In general, supramolecular chemistry is the study of interactions between—rather than within—molecules. In other words, chemistry using molecules—rather than atoms—as constituent building blocks for structures beyond the atomic scale. Additionally, whereas traditional chemistry deals with the construction of individual molecules from atoms, supramolecular chemistry involves the construction of organizations of molecular entities on much larger length and size scales. Consequently, terms such as “molecular self-assembly”, “self-organizing” and “nanoscience” have become part of the supramolecular chemist's vocabulary. This is a rather new concept in chemistry, introduced by the 1987 Nobel Laureate in Chemistry, Dr. Jean-MarieLehn. (http://nobelprize.org/chemistry/laureates/1987/ or Lehn, J-M., Supramolecular Chemistry, VCH Weinheim, Germany 1995)
The pursuit of supramolecular assembly in electroactive organic conjugated materials has been the subject of much research recently. (See, for example: A. P. H. J. Schenning, P. Jonkheijm, F. J. M. Hoeben, J. van Herrikhuyzen, S. C. J. Meskers, E. W. Meijer, L. M. Herz, C. Daniel, C. Silva, R. T. Phillips, R. H. Friend, D. Beljonne, A. Miura, S. De Feyter, M. Zdanowska, H. Uji-I, F. C. DeSchryver, Z. Chen, F. Wurthner, M. Mas-Torrent, D. denBoer, M. Durkut, and P. Hadley, Synthetic Metals, 147, pp. 43-48, 2004; and F. Cacialli, P. Samori, and C. Silva, Materials Today, Vol. 4, Issue 2, pp. 24-32, 2004.) As can be appreciated, self-organizing, organic conjugated materials offer up the possibility of materials having highly desired functionalities that cannot appear from a single molecule or ion, such as those (e.g., optoelectrical functions) of polymers for example. Self-assembling supramolecular assemblies of oligomers have some advantages over polymers. One important difference is that the “reversibility” of such self-assembly provides Chemists with great architectural control over such materials at nanoscale levels. This is in contrast to the conventional design of molecular architecture in chemistry involving covalent bonds.

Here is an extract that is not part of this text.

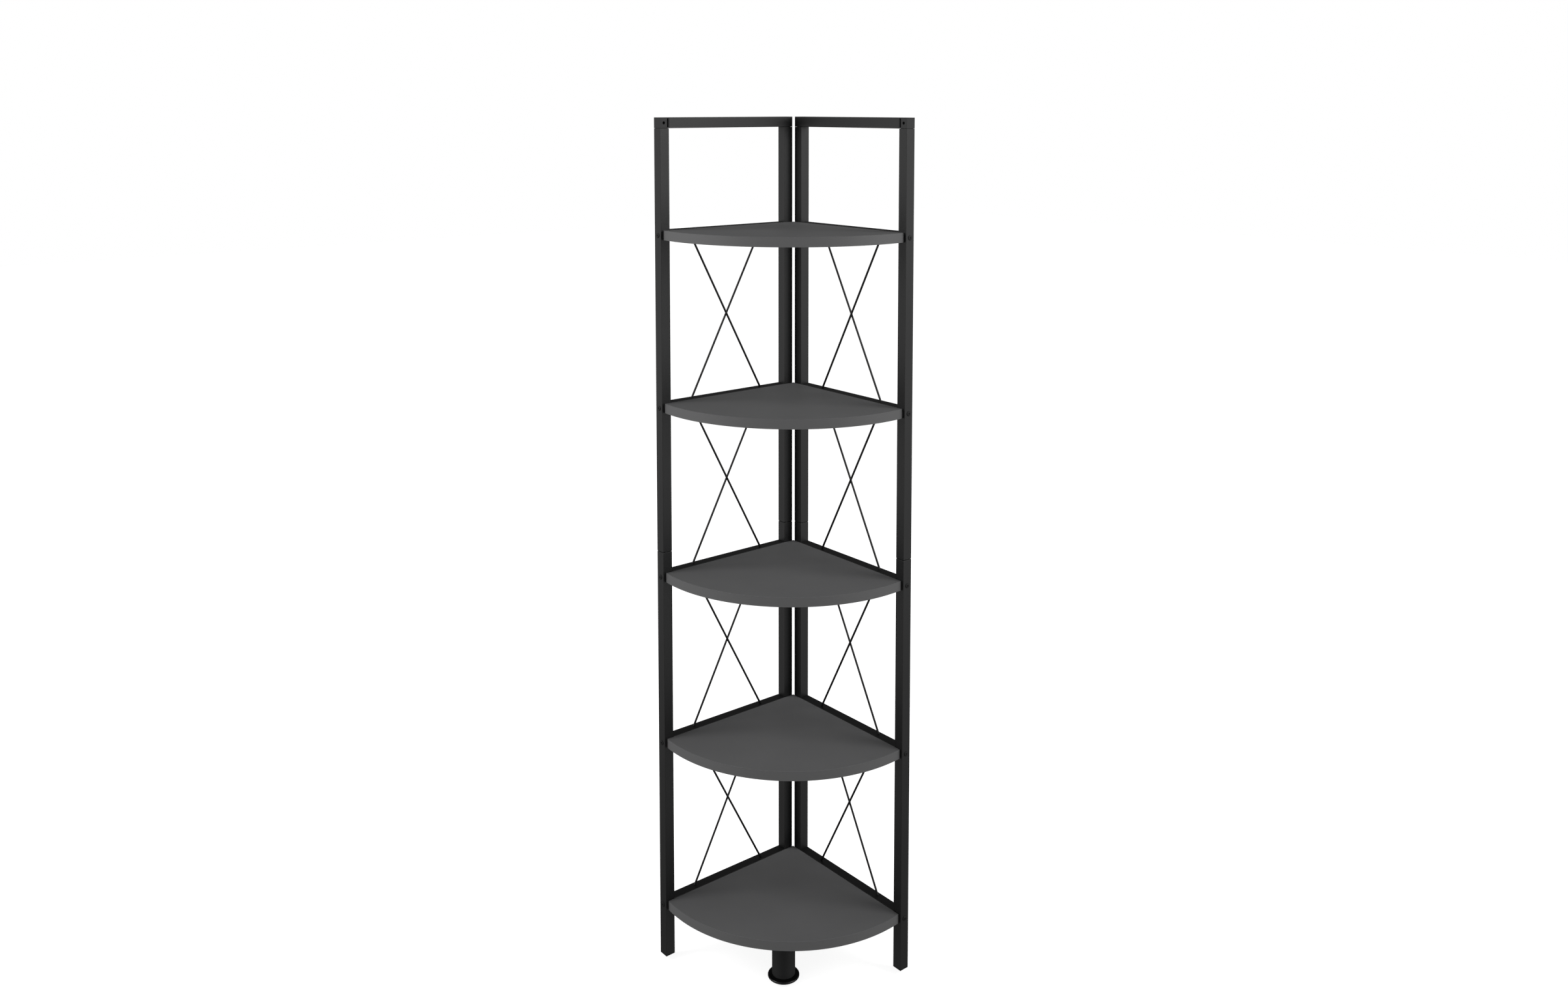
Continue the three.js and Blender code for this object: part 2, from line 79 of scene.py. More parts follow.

For example in solution for polymers, (See, O. T. Ikkala, L. O. Pietila, P. Passiniemi, T. Vikki, H. Hsterholm, L. Ahjopalo, and J. E. Osterholm Synthetic Metals, 84, pp. 55-58, 1997.) molecular interactions between complementary moieties of a conjugated material and solvent—such as hydrogen bonding—as well as other interactions for example, π-π stacking, may promote self-organization to such an extent that well defined, supramolecular structure(s) result. Further study of these interactions will undoubtedly lead to better understanding of the self-organizational processes involved in polymers and oligomers. (See, e.g., M. Muthakumar C. K. Ober, and E. L. Thomas, Science, vol. 277, p. 1225, 1977.)
A common problem encountered when processing organic, conjugated materials, is that such polymeric materials exhibit relatively low solubility in common organic solvents. When poor solubility is encountered, the polymer in the solution becomes coiled-up in terms of its backbone conformation, leading to unfavorable aggregation and entanglement problems. This results in undesirable functional properties, mainly due to the conformational defect. This problem is particularly acute with polyaniline (PANi), which is the parental polymer of aniline oligomers.
In an attempt to address some of the problems associated with the intractable nature of common conjugated polymers in solvents, research has been directed to the development of “pseudo-polymeric” materials from conjugated oligomers via supramolecular pathways. (See, for example, Z. V. Vardeny, A. J. Heeger and A. Dodabalapur, Synthetic Metals, Vol. 148, pp. 1-3, 2003; and V. F. Razumov, S. B. Brichkin, O. M. Pilugina, T. P. Karpova, S. Z. Vatsadze, D. A. Lemenovskii, M. Schroder, N. R. Champness, M. V. Alfimov, Russian Chemical Bulletin International Edition, vol 51 no.3, pp. 476-480, 2002.) One aim of these supramolecular approaches is to replace conjugated polymers with more soluble, well-defined conjugated oligomers which retain the desirable polymeric functional properties, such as high conductivity for example. Unfortunately, only limited success has been realized. (See, e.g., A. G. MacDiarmid and A. J. Epstein, Synthetic Metals, Vol. 69, pp. 85-92, 1995; and N. A. Loshkin, O. A. Pyshkina, V. B. Golubev, V. G. Sergeyev, A. B. Zezin, V. A. Kabanov, K. Levon, and S. Piankijsakul, Macromolecules, Vol. 34, pp. 5480-5486, 2000.)
Consequently, methods and materials which facilitate the development of these supramolecular approaches would represent a great advance in the art. Such methods and compositions of matter are the subject of the instant invention.